Making players – and by implication, their characters – feel as if they are in over their heads is the hallmark of a savvy GM. Especially for your horror-themed game session.

It also takes players who are willing to buy into the moment – the payoff comes when the sick feeling in the pit of the stomach starts churning.

Creating that moment of dread requires more than dropping a dragon on your players’ doorstep. That’s just providing an insurmountable foe. While daunting, it doesn’t capture the same feeling of fright as when suspense intersects with the monster’s appearance.

There’s at least one other problem with the dragon on the doorstep:

At least in the old days, when the GM rolled a 100 on their home-brewed wilderness random monster chart, the PCs at least had the opportunity and the wherewithal to opt out.
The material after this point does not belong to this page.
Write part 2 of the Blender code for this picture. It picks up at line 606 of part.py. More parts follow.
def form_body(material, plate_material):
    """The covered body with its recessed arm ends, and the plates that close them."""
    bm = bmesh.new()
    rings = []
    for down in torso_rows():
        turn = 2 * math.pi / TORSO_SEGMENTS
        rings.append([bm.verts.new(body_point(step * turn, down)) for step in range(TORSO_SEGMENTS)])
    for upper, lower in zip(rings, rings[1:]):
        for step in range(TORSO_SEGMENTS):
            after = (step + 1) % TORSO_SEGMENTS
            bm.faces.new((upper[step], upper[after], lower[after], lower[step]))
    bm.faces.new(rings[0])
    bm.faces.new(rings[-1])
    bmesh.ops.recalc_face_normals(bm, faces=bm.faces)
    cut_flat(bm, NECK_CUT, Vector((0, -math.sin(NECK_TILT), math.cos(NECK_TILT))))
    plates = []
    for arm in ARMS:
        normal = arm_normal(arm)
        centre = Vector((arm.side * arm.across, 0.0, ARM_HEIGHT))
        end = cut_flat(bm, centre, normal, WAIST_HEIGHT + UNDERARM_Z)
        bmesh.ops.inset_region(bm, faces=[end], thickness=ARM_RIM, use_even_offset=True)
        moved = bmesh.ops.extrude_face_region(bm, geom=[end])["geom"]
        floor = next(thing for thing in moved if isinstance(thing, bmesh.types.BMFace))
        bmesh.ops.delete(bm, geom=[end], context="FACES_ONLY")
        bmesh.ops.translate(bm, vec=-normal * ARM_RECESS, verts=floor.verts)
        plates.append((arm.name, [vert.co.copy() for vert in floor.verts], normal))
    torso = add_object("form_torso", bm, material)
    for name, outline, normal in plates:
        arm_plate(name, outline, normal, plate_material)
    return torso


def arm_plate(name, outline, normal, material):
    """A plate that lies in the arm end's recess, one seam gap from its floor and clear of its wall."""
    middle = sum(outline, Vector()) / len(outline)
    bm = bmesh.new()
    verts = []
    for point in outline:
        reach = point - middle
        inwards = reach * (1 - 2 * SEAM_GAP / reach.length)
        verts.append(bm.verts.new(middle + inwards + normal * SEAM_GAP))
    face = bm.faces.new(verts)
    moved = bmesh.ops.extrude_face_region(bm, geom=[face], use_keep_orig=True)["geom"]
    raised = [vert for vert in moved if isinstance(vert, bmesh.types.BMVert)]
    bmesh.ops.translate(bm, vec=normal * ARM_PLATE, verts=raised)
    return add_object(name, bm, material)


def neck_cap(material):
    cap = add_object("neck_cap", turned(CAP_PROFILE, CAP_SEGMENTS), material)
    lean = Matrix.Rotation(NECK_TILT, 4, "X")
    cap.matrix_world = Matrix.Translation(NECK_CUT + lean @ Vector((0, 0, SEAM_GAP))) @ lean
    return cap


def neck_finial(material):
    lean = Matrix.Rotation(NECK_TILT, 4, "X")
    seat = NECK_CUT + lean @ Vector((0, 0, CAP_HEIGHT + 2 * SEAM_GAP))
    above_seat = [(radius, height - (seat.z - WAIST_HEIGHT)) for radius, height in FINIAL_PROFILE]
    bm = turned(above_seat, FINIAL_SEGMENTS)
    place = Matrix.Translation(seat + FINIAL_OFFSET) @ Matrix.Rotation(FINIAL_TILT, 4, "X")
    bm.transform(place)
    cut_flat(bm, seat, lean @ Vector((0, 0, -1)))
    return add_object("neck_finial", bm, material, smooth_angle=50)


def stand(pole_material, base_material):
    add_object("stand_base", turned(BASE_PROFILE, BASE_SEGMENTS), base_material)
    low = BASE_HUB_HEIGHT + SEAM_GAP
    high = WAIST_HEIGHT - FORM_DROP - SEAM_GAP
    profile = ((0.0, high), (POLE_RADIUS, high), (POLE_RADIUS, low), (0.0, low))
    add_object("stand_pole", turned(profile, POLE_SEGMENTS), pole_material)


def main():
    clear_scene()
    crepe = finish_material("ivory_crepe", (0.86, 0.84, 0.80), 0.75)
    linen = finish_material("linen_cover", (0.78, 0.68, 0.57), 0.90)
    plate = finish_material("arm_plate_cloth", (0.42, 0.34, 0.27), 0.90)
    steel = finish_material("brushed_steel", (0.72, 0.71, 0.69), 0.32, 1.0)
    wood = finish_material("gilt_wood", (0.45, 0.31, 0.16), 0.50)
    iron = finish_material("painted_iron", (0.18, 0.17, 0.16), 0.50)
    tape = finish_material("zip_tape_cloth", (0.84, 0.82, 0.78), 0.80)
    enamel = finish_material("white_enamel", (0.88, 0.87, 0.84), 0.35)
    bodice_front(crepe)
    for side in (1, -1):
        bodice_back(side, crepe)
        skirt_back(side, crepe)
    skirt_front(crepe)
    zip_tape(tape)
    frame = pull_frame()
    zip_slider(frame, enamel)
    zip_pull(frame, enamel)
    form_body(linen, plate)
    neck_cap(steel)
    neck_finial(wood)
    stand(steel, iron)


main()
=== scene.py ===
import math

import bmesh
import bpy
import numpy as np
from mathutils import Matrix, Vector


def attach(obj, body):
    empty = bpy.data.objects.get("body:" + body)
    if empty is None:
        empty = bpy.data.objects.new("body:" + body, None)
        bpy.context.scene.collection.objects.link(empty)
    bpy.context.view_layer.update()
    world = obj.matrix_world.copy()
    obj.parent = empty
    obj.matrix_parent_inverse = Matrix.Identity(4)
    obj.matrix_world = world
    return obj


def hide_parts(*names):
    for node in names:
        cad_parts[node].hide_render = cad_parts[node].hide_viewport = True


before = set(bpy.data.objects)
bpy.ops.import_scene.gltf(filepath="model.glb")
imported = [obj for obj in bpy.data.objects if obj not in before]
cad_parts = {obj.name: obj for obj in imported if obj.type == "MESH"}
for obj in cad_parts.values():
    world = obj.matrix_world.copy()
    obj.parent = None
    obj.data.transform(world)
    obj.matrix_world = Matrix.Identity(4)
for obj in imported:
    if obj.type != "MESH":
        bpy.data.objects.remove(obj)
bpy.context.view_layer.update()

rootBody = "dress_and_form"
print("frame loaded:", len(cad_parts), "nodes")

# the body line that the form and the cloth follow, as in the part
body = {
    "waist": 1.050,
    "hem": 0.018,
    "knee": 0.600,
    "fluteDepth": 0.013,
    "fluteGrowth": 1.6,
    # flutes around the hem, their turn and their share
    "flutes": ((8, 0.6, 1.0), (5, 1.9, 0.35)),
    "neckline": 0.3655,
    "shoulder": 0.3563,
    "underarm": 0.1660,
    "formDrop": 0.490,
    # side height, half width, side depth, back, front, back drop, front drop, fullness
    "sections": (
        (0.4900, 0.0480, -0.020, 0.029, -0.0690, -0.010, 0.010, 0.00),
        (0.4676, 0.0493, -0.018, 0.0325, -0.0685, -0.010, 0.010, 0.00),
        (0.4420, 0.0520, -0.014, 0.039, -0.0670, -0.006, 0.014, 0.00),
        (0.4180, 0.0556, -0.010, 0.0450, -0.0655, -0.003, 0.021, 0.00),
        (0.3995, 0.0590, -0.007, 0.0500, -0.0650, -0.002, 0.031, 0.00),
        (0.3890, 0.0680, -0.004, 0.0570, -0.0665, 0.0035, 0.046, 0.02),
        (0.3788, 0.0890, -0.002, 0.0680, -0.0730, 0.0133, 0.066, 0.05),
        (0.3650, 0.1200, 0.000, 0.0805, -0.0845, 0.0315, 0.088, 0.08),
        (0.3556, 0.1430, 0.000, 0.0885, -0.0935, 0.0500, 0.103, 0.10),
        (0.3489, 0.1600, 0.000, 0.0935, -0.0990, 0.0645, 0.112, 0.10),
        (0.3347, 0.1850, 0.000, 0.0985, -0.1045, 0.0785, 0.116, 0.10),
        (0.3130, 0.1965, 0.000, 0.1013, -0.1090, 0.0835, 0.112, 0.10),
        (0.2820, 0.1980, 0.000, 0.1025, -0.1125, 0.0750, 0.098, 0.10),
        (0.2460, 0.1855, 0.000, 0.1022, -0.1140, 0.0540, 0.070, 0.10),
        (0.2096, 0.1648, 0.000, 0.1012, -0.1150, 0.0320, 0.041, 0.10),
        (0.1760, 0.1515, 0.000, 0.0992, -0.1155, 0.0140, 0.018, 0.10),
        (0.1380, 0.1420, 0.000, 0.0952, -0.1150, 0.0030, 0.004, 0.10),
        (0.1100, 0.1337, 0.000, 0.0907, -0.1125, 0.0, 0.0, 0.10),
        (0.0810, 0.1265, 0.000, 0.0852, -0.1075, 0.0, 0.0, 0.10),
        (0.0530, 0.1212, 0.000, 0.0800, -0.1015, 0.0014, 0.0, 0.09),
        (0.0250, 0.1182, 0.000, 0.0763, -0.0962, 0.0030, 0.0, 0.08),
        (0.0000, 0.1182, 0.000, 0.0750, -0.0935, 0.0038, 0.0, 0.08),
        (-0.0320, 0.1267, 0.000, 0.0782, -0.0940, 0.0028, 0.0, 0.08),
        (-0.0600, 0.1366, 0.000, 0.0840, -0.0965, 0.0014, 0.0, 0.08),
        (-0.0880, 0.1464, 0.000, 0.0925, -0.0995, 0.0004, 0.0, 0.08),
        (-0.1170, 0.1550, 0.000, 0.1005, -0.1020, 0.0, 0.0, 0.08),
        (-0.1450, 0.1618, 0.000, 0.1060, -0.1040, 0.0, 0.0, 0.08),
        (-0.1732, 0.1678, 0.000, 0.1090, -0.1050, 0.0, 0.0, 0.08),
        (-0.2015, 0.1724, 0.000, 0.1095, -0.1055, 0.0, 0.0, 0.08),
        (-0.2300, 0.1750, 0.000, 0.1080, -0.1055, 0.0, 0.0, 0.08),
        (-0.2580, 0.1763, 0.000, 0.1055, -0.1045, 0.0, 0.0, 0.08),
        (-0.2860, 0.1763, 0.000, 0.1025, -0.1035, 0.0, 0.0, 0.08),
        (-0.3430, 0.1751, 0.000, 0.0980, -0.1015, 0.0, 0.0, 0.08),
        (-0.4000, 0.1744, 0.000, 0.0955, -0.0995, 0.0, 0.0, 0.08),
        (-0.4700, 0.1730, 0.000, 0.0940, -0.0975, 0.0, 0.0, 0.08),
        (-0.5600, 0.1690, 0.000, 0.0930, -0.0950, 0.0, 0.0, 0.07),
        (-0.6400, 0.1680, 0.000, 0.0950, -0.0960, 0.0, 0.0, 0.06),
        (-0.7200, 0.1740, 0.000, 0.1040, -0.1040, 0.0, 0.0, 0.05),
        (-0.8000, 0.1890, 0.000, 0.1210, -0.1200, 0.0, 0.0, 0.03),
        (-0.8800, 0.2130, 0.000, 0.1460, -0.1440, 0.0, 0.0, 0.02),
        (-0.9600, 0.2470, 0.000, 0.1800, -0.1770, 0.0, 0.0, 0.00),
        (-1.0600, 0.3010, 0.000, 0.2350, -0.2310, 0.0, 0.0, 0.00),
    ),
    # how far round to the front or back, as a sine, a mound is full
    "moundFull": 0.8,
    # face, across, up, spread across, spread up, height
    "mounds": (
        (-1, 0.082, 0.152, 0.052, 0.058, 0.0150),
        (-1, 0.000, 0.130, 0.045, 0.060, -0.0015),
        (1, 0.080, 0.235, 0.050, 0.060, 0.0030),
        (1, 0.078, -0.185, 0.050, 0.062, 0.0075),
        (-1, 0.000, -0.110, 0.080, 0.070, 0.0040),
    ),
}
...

When you see that dragon circling overhead, you knew it was time to run, hide or fight and die.

In today’s environment of scaled encounters and challenge ratings, the PCs will likely think (and probably rightfully so) this is a monster that can be overcome. Disabusing them of that notion – while at least playing fair – requires more groundwork on the GM’s part.

In the film “Jaws,” for instance, that classic moment comes when Sheriff Brody has just seen the shark for the first time, backs up away from the edge, and says, “You’re gonna need a bigger boat.”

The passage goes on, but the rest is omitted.